Is Anybody There?

. . . . . . . . . . . . . . . . . Not by might, nor by power, but by my Spirit,' says Yahweh Sabaoth" Zach 4:6 . . . . . . . . . . . . . . . . . . . . . . . . . . . . . . . . . . . . . . . . . . . . . . . . . . . . . . . . Dio di Signore, nella Sua volontà è nostra pace!" . . . . . . . . . . . . . . . . . . . . . . . . . . . . . . . . . . . . . . . . . They that can give up essential liberty to obtain a little temporary safety deserve neither liberty nor safety." Ben Franklin 1759

Monday, February 21, 2011

On The Cover of the Rolling Stone

A couple of weeks ago, if you would have told me I would have Justin Bieber as the topic of 1 post let alone 2 I would have said you are crazy.
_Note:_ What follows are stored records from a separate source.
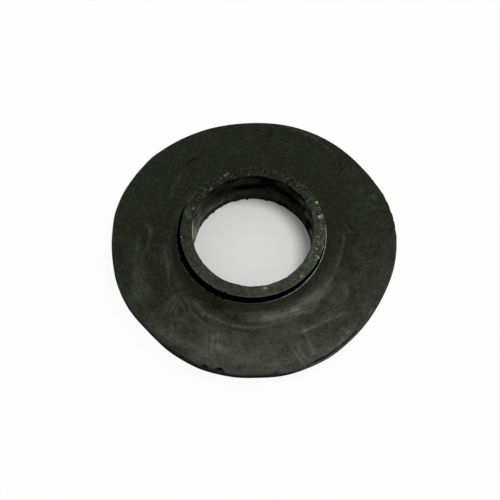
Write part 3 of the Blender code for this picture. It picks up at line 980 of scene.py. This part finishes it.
class Wear:
    """Where the rubber is pale, scuffed, dark, powdery or flaky, and where light and shade are painted on
    it: numbers over the section and the turn.
    """

    # The bloom and the scuffs also carry painted light, the shade carries painted shade besides darker
    # marks, and the flakes also carry painted highlights and reflections
    kinds = ("bloom", "scuff", "shade", "powder", "flake_and_glint")

    def __init__(self, relief, x, y):
        self.relief = relief
        self.on = relief.section.on
        self.angle = relief.angle
        self.radius = relief.plain_radius / MM
        self.height = relief.plain_height / MM
        drift = DRIFT + FLANGE_DRIFT * self.out("drifting")
        self.x = x / MM + drift * self.cloud("drift_x")
        self.y = y / MM + drift * self.cloud("drift_y")
        self.broken = self.cloud("broken")
        self.bloom, self.scuff, self.shade, self.powder, self.flake_and_glint = np.zeros((5, *self.radius.shape))

    def out(self, name):
        """How far each point has come into a zone, going outwards."""
        return ramp(*RADII[name], self.radius)

    def up(self, name):
        """How far each point has come into a zone, going up or down."""
        return ramp(*HEIGHTS[name], self.height)

    def cloud(self, name):
        """A cloud over the whole surface, seen from above."""
        return cloud(self.angle, self.radius / CLOUD_RADIUS, name)

    def wall_cloud(self, name):
        """A cloud over the bore's wall."""
        return cloud(self.angle, self.height / CLOUD_HEIGHT, name)

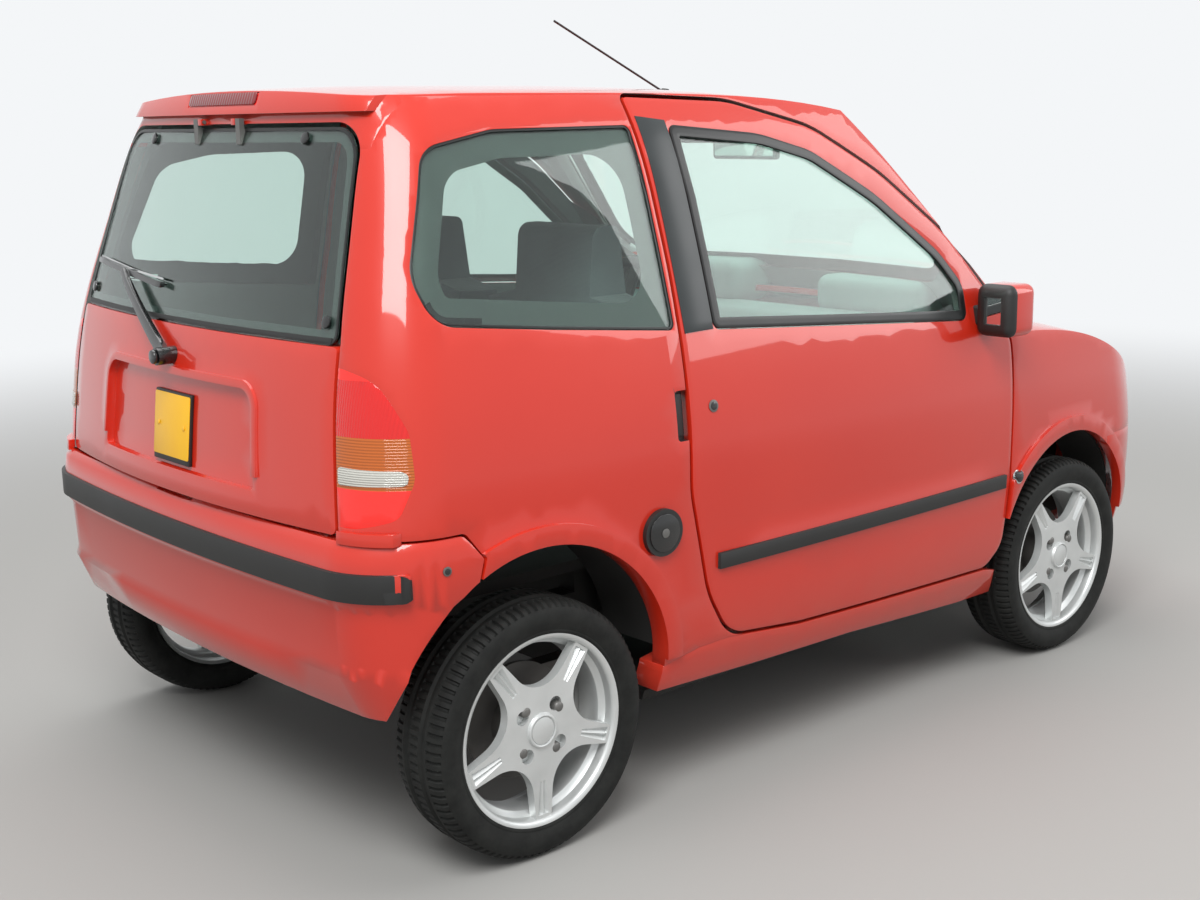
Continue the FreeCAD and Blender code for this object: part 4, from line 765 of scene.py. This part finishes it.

But I guess I should know by now that life often takes some unusual turns & where you least expect it, a relevent post shows up.
In this case, it turns out that Rolling Stone Magazine left out of the online quotes from the story that accompanied some pictures part of what Bieber said about abortion in the case of rape as well cut out a couple key words in his statement about abortion.
Here are the quotes, with what was left out originally in bold print:
1st the question about if he rape. “Um. Well, I think that’s really sad, but everything happens for a reason. I don’t know how that would be a reason. I guess I haven’t been in that position, so I wouldn’t be able to judge that.” So, rather than a somewhat wishy washy statement on abortion in the case of rape, he makes it clear that he doesn't see it as a reason.
Then there was the original statement on abortion. Again the online version left a line out that was in the print version.
I really don’t believe in abortion. I think it [an embryo] is a human. It’s like killing a baby.” ("an embryo" was added by Rolling Stone.) Adding the missing sentance makes the whole statement a lot clearer & a lot more forceful.
The whole paragraph on abortion starts out saying "He's definitely against abortion, too." Somethuing I am sure didn't sit to well with many at the magazine.
Rolling Stone put a correction on its website with a link to the print article showing the correct statements. They said that the mistake was "Due to an editing error". & pointed out that even though it was "incomplete" online, the print article had the full quote with the aforementioned link.
I suspect that it wasn't so much due to an editing error in the sense they mean. Rather, I suspect the person doing the editing at best, subconciously intended to make his statement weaker than it really was.
I have to add that this is definitely not the same Rolling Stone that it was in the late 60s early 70s when Hunter S. Thompson (the model for Duke in Doonesbury) roamed the halls. Clearly it has gone mainstream. It did so in the 70s but still kept an edge. In the 80s P. J. O'Rourke became the foreign-affairs desk chief. That was definitely an interesting contrast from most of the staff. But even with the many different changes, 1 thing is certain, it is still a big thing to get your picture on the cover of the Rolling Stone. (I wonder how many copies Justin Bieber bought for his mother?)